We’re well into the rainy season . . . which means glorious mornings with the sun shining brightly. Then the rain starting around 3 pm, raining until about 9 pm, then a clear, clean sky with millions of stars and the sounds of crickets and tree frogs and dogs across the valley. Since it’s September, add to that the sound of drums. It’s like this every year. November is the month of national holidays in Panama, a month-long “July 4th” celebration of patriotism and independence, first from Spain and then from Columbia. These patriotic festivities are celebrated with drum and bugle corps of children and endless, and I do mean endless, parades. The practicing never stops! How many notes can you play with a bugle? And it’s the same drum beat . . . over and over and over.

The garden hasn’t been severely trimmed since I left almost four months ago, and with all this rain there is a lot of work to do. Lots of “honey do” household projects and several projects on the farm, including finishing worker quarters that we started before I left. AND with another World Cruise coming up (2011 PACIFIC PRINCESS) about 20 new lectures to prepare and a lot of sail-in and sail-away commentaries to work on. And I need to finish up the copy for my new YOUR DAY IN THE PANAMA CANAL BOOK which hopefully will be available on Amazon before Christmas. There’s already a lot of interest in Panama Canal cruises and moving toward 2014 and the 100th Anniversary of the Canal, and 2015 and the opening of the new locks, there should be even more interest.
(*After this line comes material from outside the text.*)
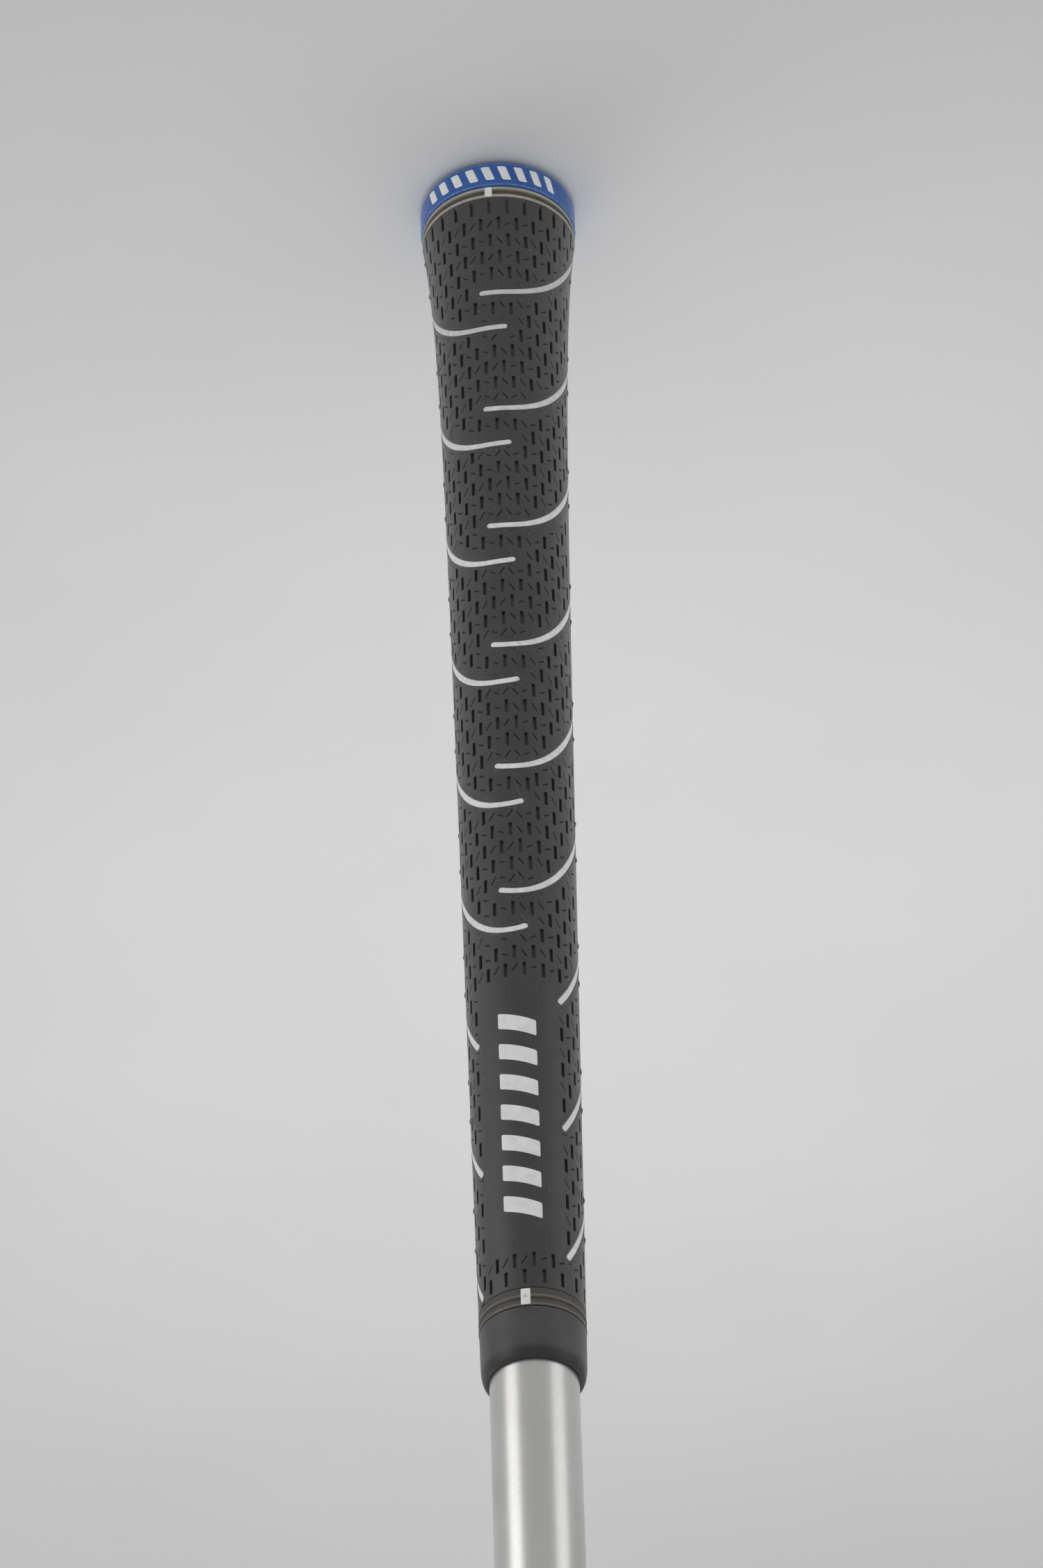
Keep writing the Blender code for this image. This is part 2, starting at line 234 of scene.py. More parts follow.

So . . . home, vacation . . . and lots of work.

I know while I was on the ship that I was unable to respond to questions and comments, and I promise to get on the mail over the next few weeks.

One thought on “The Blue Morpho

  1. Just the other day, sitting out on the front porch of the house here in Potrerillos Arriba I saw one of the Blue Morphos. There’s something new here every day. I love it.